• [The task]
Pull out every line in the data that has the string "parts" in it.

• [Exercise materials]
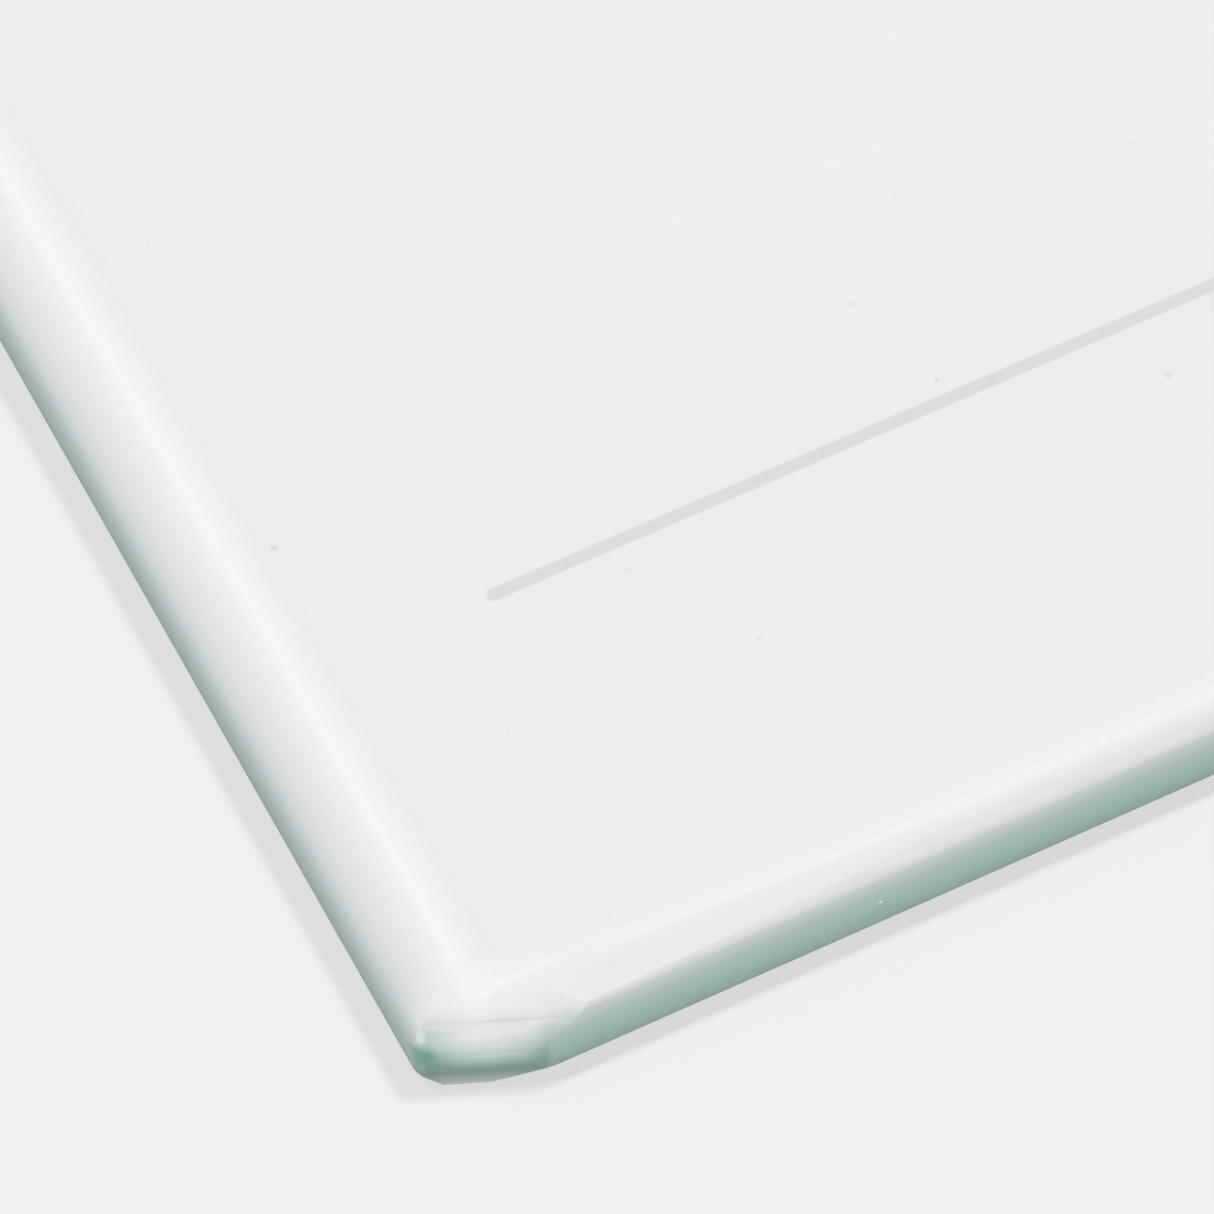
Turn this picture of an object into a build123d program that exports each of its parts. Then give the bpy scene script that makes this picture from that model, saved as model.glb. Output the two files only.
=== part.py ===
from build123d import *
import os
from math import atan2, cos, degrees, radians, sin, tan

# Hemocytometer: a thick glass counting chamber slide and the cover glass that lies on it.
# Millimetres. +X along the slide, +Y across it, +Z up. The origin is the centre of the base.

os.makedirs("parts", exist_ok=True)

# ---- Slide blank: one plate of float glass ----
SLIDE_LENGTH = 75.0
SLIDE_WIDTH = 35.0
SLIDE_THICKNESS = 3.0
LONG_EDGE_ROUND = 1.33     # radius of the polished upper arris of the two long edges
END_ROUND = 0.78           # radius of the ground upper arris of the two short ends
BASE_BEVEL = 0.8           # ground lower arris of all four edges
END_FLARE_REACH = 9.0      # from a long edge to where an end's arris starts to widen
END_FLARE_ANGLE = 2.6      # degrees by which it then widens towards the corner
END_FLARE_SLOPE = 22.0     # degrees below level of the flat that widens it
CLIP_ALONG = 1.1           # taken off the long edges at each corner of the plan
CLIP_ACROSS = 2.6          # taken off the short ends at each corner
CLIP_ROUND = 1.4           # radius of the clipped corners' upper arris
CLIP_BASE_BEVEL = 0.3      # their lower arris
LONG_EDGE_BLEND = 0.3      # radius that eases a clip into the long edge
END_BLEND = 1.2            # radius that eases a clip into the short end

# ---- Moats: the H of grooves ground around the two counting platforms ----
PLATFORM_WIDTH = 9.0       # along X, between the two long moats
MOAT_WIDTH = 3.0
MOAT_DEPTH = 1.0           # below the cover supports
MOAT_FLOOR_RADIUS = 0.35   # corner radius of the grinding wheel
MOAT_LIP = 0.12            # bevel that takes the sharpness off the supports' edges
CROSS_MOAT_WIDTH = 3.0     # between the front and the rear platform
PLATFORM_END = 13.0        # from the slide's centre line to a platform's outer end

# ---- Counting areas ----
CHAMBER_DEPTH = 0.1        # from the supports down to the ruled surface
FILM_THICKNESS = 0.01      # the mirror film that carries the ruling
FILM_SIDE_MARGIN = 0.5     # bare glass between the film and the long moats
FILM_LENGTH = 7.0          # along Y
RULING_CENTRE = 5.6        # from the slide's centre line to the middle of a ruling
RULING_BLOCK = 1.0         # side of one of the nine large squares
CORNER_DIVISIONS = 4       # columns of cells in a corner square
CENTRE_DIVISIONS = 5       # columns of group squares in the central square
RULING_LINE_WIDTH = 0.02
RULING_LINE_DEPTH = 0.005

# ---- Loading notches: where the pipette tip stands ----
NOTCH_WIDTH = 2.6          # at the platform's outer end
NOTCH_DEPTH = 0.6          # at the platform's outer end
NOTCH_REACH = 1.2          # how far its point lies under the cover glass

# ---- Cover glass ----
COVER_LENGTH = 22.0        # along X, from support to support
COVER_WIDTH = 22.0
COVER_THICKNESS = 0.4
COVER_CORNER_RADIUS = 0.4
COVER_ARRIS = 0.04
COVER_SEAT_GAP = 0.002     # air left under a cover glass that is pressed on

# ---- End lines: one engraved, colour-filled line across each end ----
END_LINE_INSET = 9.65      # from the short end to the line's axis
END_LINE_MARGIN = 5.9      # from a long edge to the line's rounded tip
END_LINE_WIDTH = 0.34
END_LINE_DEPTH = 0.03

# ---- Derived levels and places ----
SUPPORT_LEVEL = SLIDE_THICKNESS
MOAT_LEVEL = SUPPORT_LEVEL - MOAT_DEPTH
RULED_LEVEL = SUPPORT_LEVEL - CHAMBER_DEPTH
PLATFORM_LEVEL = RULED_LEVEL - FILM_THICKNESS
MOAT_AXIS = (PLATFORM_WIDTH + MOAT_WIDTH) / 2
NOTCH_POINT = COVER_WIDTH / 2 - NOTCH_REACH
FILM_WIDTH = PLATFORM_WIDTH - 2 * FILM_SIDE_MARGIN
END_LINE_LENGTH = SLIDE_WIDTH - 2 * END_LINE_MARGIN
END_LINE_AXIS = SLIDE_LENGTH / 2 - END_LINE_INSET
CUT_ABOVE = 1.0            # how far a cutter stands out of the glass
FRONT, REAR = -1, 1


def edge_profile(breadth, upper_round, lower_bevel):
    """Upright section of a plate, standing on the base: rounded upper and bevelled lower arrises."""
    section = Pos(0, SLIDE_THICKNESS / 2) * Rectangle(breadth, SLIDE_THICKNESS)
    section = fillet(section.vertices().group_by(Axis.Y)[-1], upper_round)
    return chamfer(section.vertices().group_by(Axis.Y)[0], lower_bevel)


def plate_between(section, heading, run):
    """Extrude a section so that its breadth lies at `heading` degrees from +X."""
    upright = Plane.XZ.rotated((0, 0, heading))
    return extrude(upright * section, run / 2, both=True)


def plan_outline():
    """The slide seen from above: a rectangle with clipped corners that are eased into its edges."""
    half_length = SLIDE_LENGTH / 2
    half_width = SLIDE_WIDTH / 2
    corner = [(half_length, half_width - CLIP_ACROSS), (half_length - CLIP_ALONG, half_width)]
    rear_half = corner + [(-x, y) for x, y in reversed(corner)]
    front_half = [(-x, -y) for x, y in rear_half]
    outline = make_face(Polyline(*rear_half, *front_half, close=True))
    rows = outline.vertices().group_by(Axis.Y)
    outline = fillet(rows[0] + rows[-1], LONG_EDGE_BLEND)
    columns = outline.vertices().group_by(Axis.X)
    return fillet(columns[0] + columns[-1], END_BLEND)


def flare_profile():
    """Section whose sloping shoulders, turned by the flare angle, widen an end's arris."""
    turn = radians(END_FLARE_ANGLE)
    start_along = SLIDE_LENGTH / 2 - END_ROUND
    start_across = SLIDE_WIDTH / 2 - END_FLARE_REACH
    shoulder = start_along * cos(turn) + start_across * sin(turn)
    clear_of_end = SLIDE_LENGTH / 2 + CUT_ABOVE
    drop = (clear_of_end - shoulder) * tan(radians(END_FLARE_SLOPE))
    half = [(shoulder, SLIDE_THICKNESS), (clear_of_end, SLIDE_THICKNESS - drop), (clear_of_end, 0)]
    return make_face(Polyline(*half, *[(-x, z) for x, z in reversed(half)], close=True))


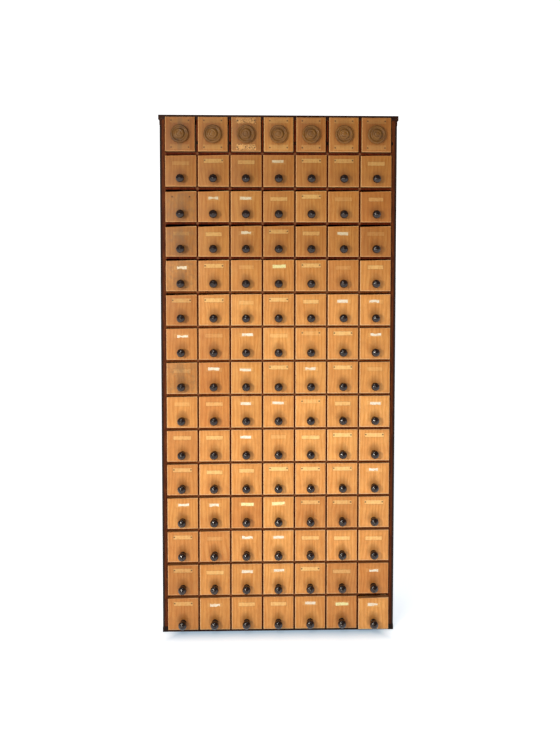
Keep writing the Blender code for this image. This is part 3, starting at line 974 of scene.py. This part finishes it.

• [Exercise solution]
Turn this picture of an object into a build123d program that exports each of its parts. Then give the bpy scene script that makes this picture from that model, saved as model.glb. Output the two files only.
os.makedirs("parts", exist_ok=True)